## What to produce
Repeat exactly the lines from the start of the material below up to and including the "return depth *" line.
^^^^^^^^
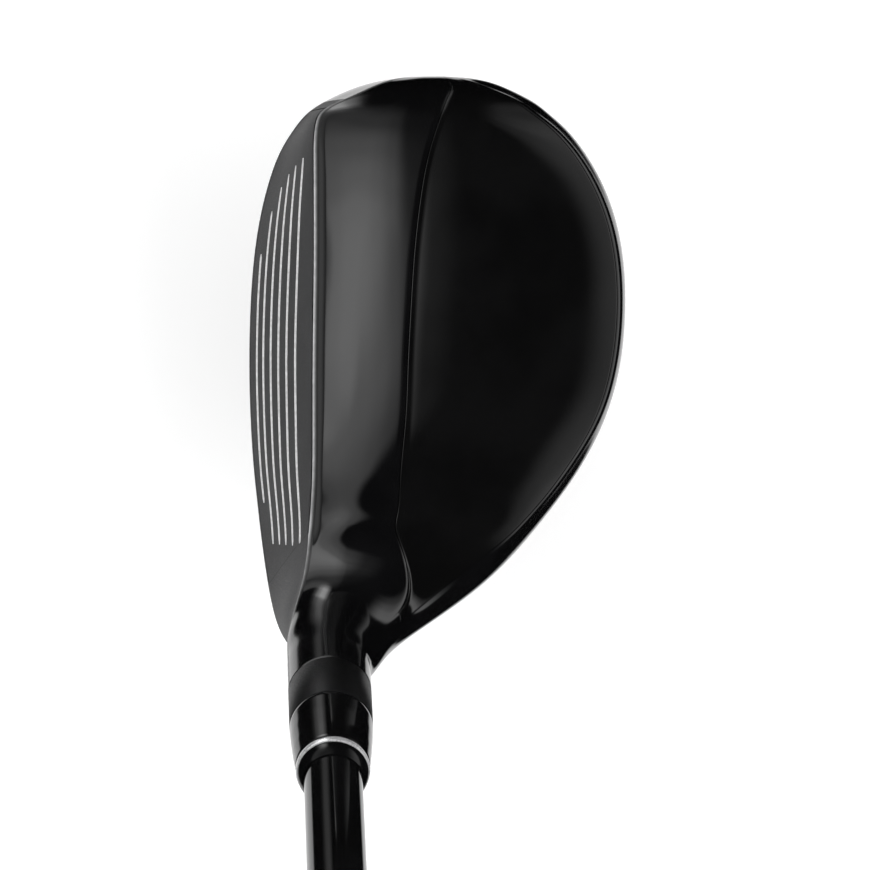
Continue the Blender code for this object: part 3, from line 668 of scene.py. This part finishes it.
def head_stations():
    """Stations close together where the toe turns, then about 0.8 mm apart."""
    toe = np.linspace(0, np.sqrt(22), 74) ** 2
    rest = np.arange(22.7, HOSEL_END, 0.75)
    marks = (*FACE_STATIONS, *PANEL_STATIONS)
    every = [s for s in np.r_[toe, rest] if min(abs(s - m) for m in marks) > 0.12]
    return sorted([*every, *marks, *marks]) + [HOSEL_END - 0.25, HOSEL_END]


def let_in(station, name, low, high, depth, count):
    """A recess across one surface: down, along and up again, or flat."""
    shares = np.linspace(low, high, count)
    points, normals = strip(station, name, np.r_[low, shares, high])
    down = np.full(count + 2, depth)
    down[[0, -1]] = 0
    return points - normals * down[:, None]


def ease(distance, reach, depth):
    """A rounded edge: the full depth at the edge itself and none beyond reach."""
    return depth * np.clip(1 - distance / reach, 0, 1) ** 2


def step_drop(distance):
    """How far the panel lies low beside the seam: rounded edge, slope, fillet."""
    edge = ease(distance, EDGE_W, EDGE_D)
    slope = 1 - (1 - np.clip(distance / STEP_W, 0, 1)) ** 2
    back_up = np.clip((distance - STEP_W) / STEP_BACK, 0, 1)
    return edge + (STEP_TOP + STEP_D * slope) * (1 - back_up) ** 2


def roll_drop(distance):
    """How far the crown's front edge rolls down, by distance from the topline."""
    flat = np.maximum(ROLL_FLAT - distance, 0)
    part = np.clip((ROLL_END - distance) / (ROLL_END - ROLL_FLAT), 0, 1)
    return ROLL_SLOPE * (flat + (ROLL_END - ROLL_FLAT) * part**2 / 2)


def fade_between(station, start, full, waning, end):
    """0 outside start and end, 1 from full to waning."""
    return min(max((station - start) / (full - start), 0), 1) * min(
        max((end - station) / (end - waning), 0), 1)


def shell_loop(station, face_depth, panel_depth):
    """One section of the body's outside, with the two recesses."""
    outline = Outline(row_at(station))

    def share(name, distance, most=0.3):
        return min(outline.share_of(name, distance), most)

    def corner(before, after, radius, count):
        """The shares at which a rounded corner starts and ends, and its points."""
        first = 1 - share(before, radius)
        last = share(after, radius)
        start = outline.at(before, first)[0]
        end = outline.at(after, last)[0]
        return first, last, pulled(start, outline.curves[before][2], end, between(count))

    lead_in, lead_out, lead = corner("sole_front", "face", LEADING_R, 6)
    top_in = 1 - share("face", TOPLINE_FACE_R)
    crease_in, crease_out, crease = corner("crown_rear", "skirt", CREASE_R, 7)
    low_in, low_out, rear = corner("skirt_low", "sole_back", SOLE_REAR_R, 7)
    loop = []

    def flat(points):
        loop.append(to_world(station, points))

    def run(name, shares):
        flat(outline.at(name, shares))

    run("sole_front", np.linspace(0, lead_in, 22))
    flat(lead)
    low = max(share("face", FACE_LOW, 0.34), lead_out + 0.01)
    high = min(1 - share("face", FACE_HIGH), top_in - 0.004)
    run("face", [lead_out])
    loop.append(let_in(station, "face", low, high, face_depth, 12))
    run("face", [top_in])
    shares = np.linspace(share("crown_front", TOPLINE_R), 1, 30)[:-1]
    points, normals = strip(station, "crown_front", shares)
    topline = outer_points(station, "crown_front", [0.0])[0]
    away = norm(points - topline, axis=1)
    fade = fade_between(station, *ROLL_FADE)
    points = points - normals * (roll_drop(away) * fade)[:, None]
    topline = topline - normals[0] * roll_drop(0.0) * fade
    below = outer_points(station, "face", [top_in])[0]
    loop += [pulled(below, topline, points[0], between(9)), points]

    ends = 1 - share("crown_top", 1.2, 0.4)
    shares = np.r_[np.linspace(0, ends, 14)[:-1], np.linspace(ends, 1, 14)]
    points, normals = strip(station, "crown_top", shares)
    step = points[-1]
    fade = fade_between(station, *SEAM_FADE)
    away = norm(points - step, axis=1) + PANEL_FRONT
    loop.append(points - normals * (ease(away, SHOULDER_W, SHOULDER_D) * fade)[:, None])
    front = share("crown_rear", PANEL_FRONT)
    back = min(1 - share("crown_rear", PANEL_BACK), crease_in - 0.004)
    points, normals = strip(station, "crown_rear", [front])
    loop.append(points - normals * SHOULDER_D * fade)
    loop.append(let_in(station, "crown_rear", front + 0.002, back, panel_depth, 16)[1:])
    run("crown_rear", [crease_in])
    flat(crease)
    run("skirt", np.linspace(crease_out, 1, 9)[:-1])
    run("skirt_low", np.linspace(0, low_in, 14))
    flat(rear)
    run("sole_back", np.linspace(low_out, 1, 34)[:-1])
    return np.concatenate(loop)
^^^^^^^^
## Written solution
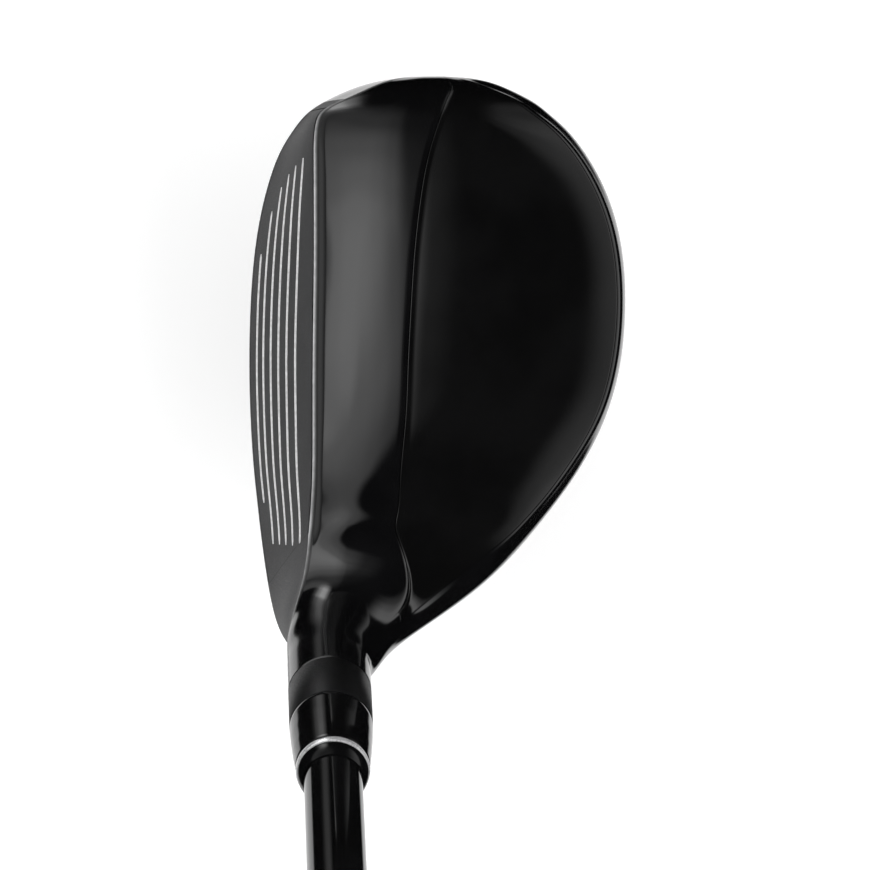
Continue the Blender code for this object: part 3, from line 668 of scene.py. This part finishes it.
def head_stations():
    """Stations close together where the toe turns, then about 0.8 mm apart."""
    toe = np.linspace(0, np.sqrt(22), 74) ** 2
    rest = np.arange(22.7, HOSEL_END, 0.75)
    marks = (*FACE_STATIONS, *PANEL_STATIONS)
    every = [s for s in np.r_[toe, rest] if min(abs(s - m) for m in marks) > 0.12]
    return sorted([*every, *marks, *marks]) + [HOSEL_END - 0.25, HOSEL_END]


def let_in(station, name, low, high, depth, count):
    """A recess across one surface: down, along and up again, or flat."""
    shares = np.linspace(low, high, count)
    points, normals = strip(station, name, np.r_[low, shares, high])
    down = np.full(count + 2, depth)
    down[[0, -1]] = 0
    return points - normals * down[:, None]


def ease(distance, reach, depth):
    """A rounded edge: the full depth at the edge itself and none beyond reach."""
    return depth * np.clip(1 - distance / reach, 0, 1) ** 2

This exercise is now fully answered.